An hour a day is a massive commitment for most people with lives (work, family etc.) You can get very meaningful progress in drawing with much less. Don’t be discouraged from starting.
> An hour a day is a massive commitment for most people with lives (work, family etc.) You can get very meaningful progress in drawing with much less. Don’t be discouraged from starting.
I use a cheap toy[1] I got for my kid, who got tired of it. It stays next to my keyboard and I doodle drawing exercises whenever I get tired of typing.
A minute here, a minute there, and next thing I know I've completed quite a few of the exercises (about 30m/day, if all the individual minutes are added up).
Works very well, and enforces drawing from the shoulder and not the wrist.

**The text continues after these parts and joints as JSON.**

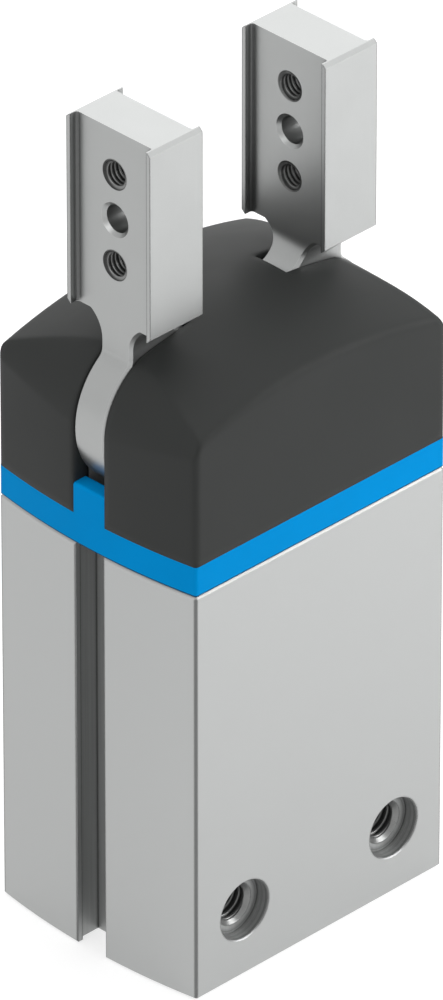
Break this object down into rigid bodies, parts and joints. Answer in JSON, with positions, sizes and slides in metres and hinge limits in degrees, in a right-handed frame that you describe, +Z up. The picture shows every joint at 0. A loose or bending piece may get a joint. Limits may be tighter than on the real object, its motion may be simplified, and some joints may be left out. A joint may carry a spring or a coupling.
{
  "type": "pneumatic radial gripper",
  "caption": "Air-driven radial gripper: slotted aluminium body, spacer plate, moulded cap and jaws that swing outwards a quarter turn on a rack drive.",
  "frame": {"origin": "centre of the body's bottom face", "axes": "+Z up the body to the jaws, +X the way the right-hand jaw opens, -Y the front face with the two mounting holes"},
  "size_m": [0.0492, 0.0364, 0.1241],
  "materials": {
    "anodised_aluminium": "satin anodised",
    "plain_aluminium": "machined",
    "jaw_steel": "fine satin",
    "hardened_steel": "ground",
    "spring_steel": "oiled black",
    "bearing_bronze": "machined",
    "magnet": "matt, bonded magnet",
    "seal_rubber": "matt",
    "blue_plastic": "fine matt",
    "dark_plastic": "fine matt"
  },
  "bodies": {
    "body": {"housing": "anodised_aluminium", "end_cover": "anodised_aluminium", "end_cover_o_ring": "seal_rubber", "retaining_ring": "spring_steel", "lower_bumper": "seal_rubber", "upper_bumper": "seal_rubber", "rod_seal": "seal_rubber", "rod_bush": "bearing_bronze", "jaw_carrier": "plain_aluminium", "carrier_screws": "hardened_steel", "locating_pins": "hardened_steel", "pivot_pin_left": "hardened_steel", "pivot_pin_right": "hardened_steel", "spacer_plate": "blue_plastic", "cover_cap": "dark_plastic"},
    "piston": {"piston": "plain_aluminium", "piston_seal_lower": "seal_rubber", "piston_seal_upper": "seal_rubber", "piston_magnet": "magnet", "piston_nut": "hardened_steel", "rack_rod": "hardened_steel"},
    "jaw_left": {"jaw_left": "jaw_steel"},
    "jaw_right": {"jaw_right": "jaw_steel"}
  },
  "joints": [
    {"name": "piston_slide", "type": "slide", "parent": "body", "child": "piston", "axis": [0, 0, 1], "range_m": [0, 0.00754]},
    {"name": "jaw_left_swing", "type": "hinge", "parent": "body", "child": "jaw_left", "pos_m": [-0.0131, 0, 0.0802], "axis": [0, -1, 0], "range_deg": [0, 90]},
    {"name": "jaw_right_swing", "type": "hinge", "parent": "body", "child": "jaw_right", "pos_m": [0.0131, 0, 0.0802], "axis": [0, 1, 0], "range_deg": [0, 90]}
  ],
  "couplings": [
    {"joint": "jaw_left_swing", "follows": "piston_slide", "rad_per_m": 208.33},
    {"joint": "jaw_right_swing", "follows": "piston_slide", "rad_per_m": 208.33}
  ]
}
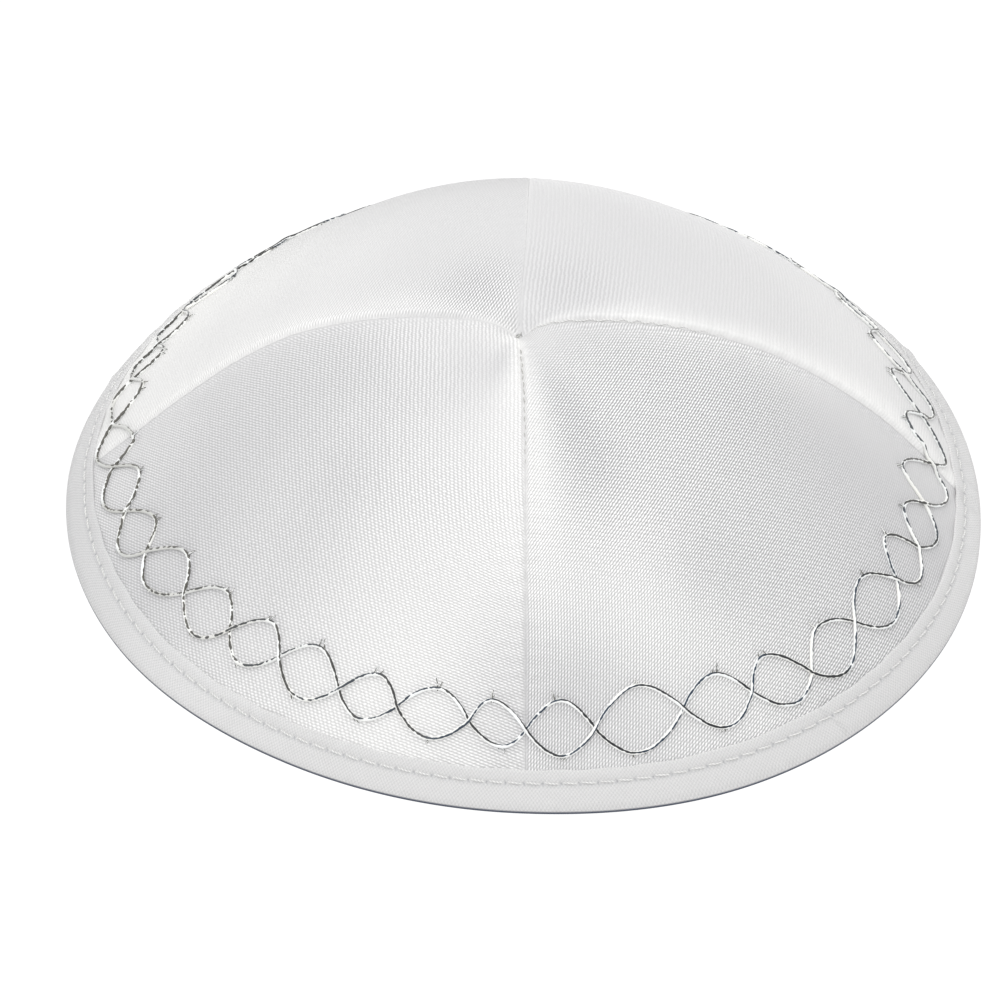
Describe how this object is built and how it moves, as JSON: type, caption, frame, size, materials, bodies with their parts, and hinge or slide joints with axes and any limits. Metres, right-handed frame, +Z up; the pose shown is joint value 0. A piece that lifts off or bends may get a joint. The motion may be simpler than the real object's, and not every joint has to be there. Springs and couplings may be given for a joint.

Nice. For anyone getting an LCD tablet for drawing, look for one like the link above where the drawing area is all one color. My kids have one with a rainbow gradient, which I find annoying -- especially because the darkest/lowest contrast color goes right across the middle in the prime drawing area!
even doing < 5 min a day of learning a new language sees results in a year. drawing probably has a higher startup cost to get into things but i'd expect 10min to be sufficient.
something to consider is that you can really do most beginner drawing exercises & rudiments with only a fraction of your attention so it is pretty easy to draw while doing other things. if you watch tv/commute/cook meals/go out to eat/listen to books & podcasts/use a laundromat/ etc,etc you can use that as supplemental drawing time as well. you can start with basic coordination exercises (drawing lines, circles & ellipses) and work your way up to observational drawing and dynamic sketching practice.
i did some of my most productive studying on the bus or in hospital waiting rooms. even with a fulltime job i would say that 5-6 hours of drawing in a day is very achievable without much sacrifice. you don't need to be that serious about it, but you probably have more time than you think.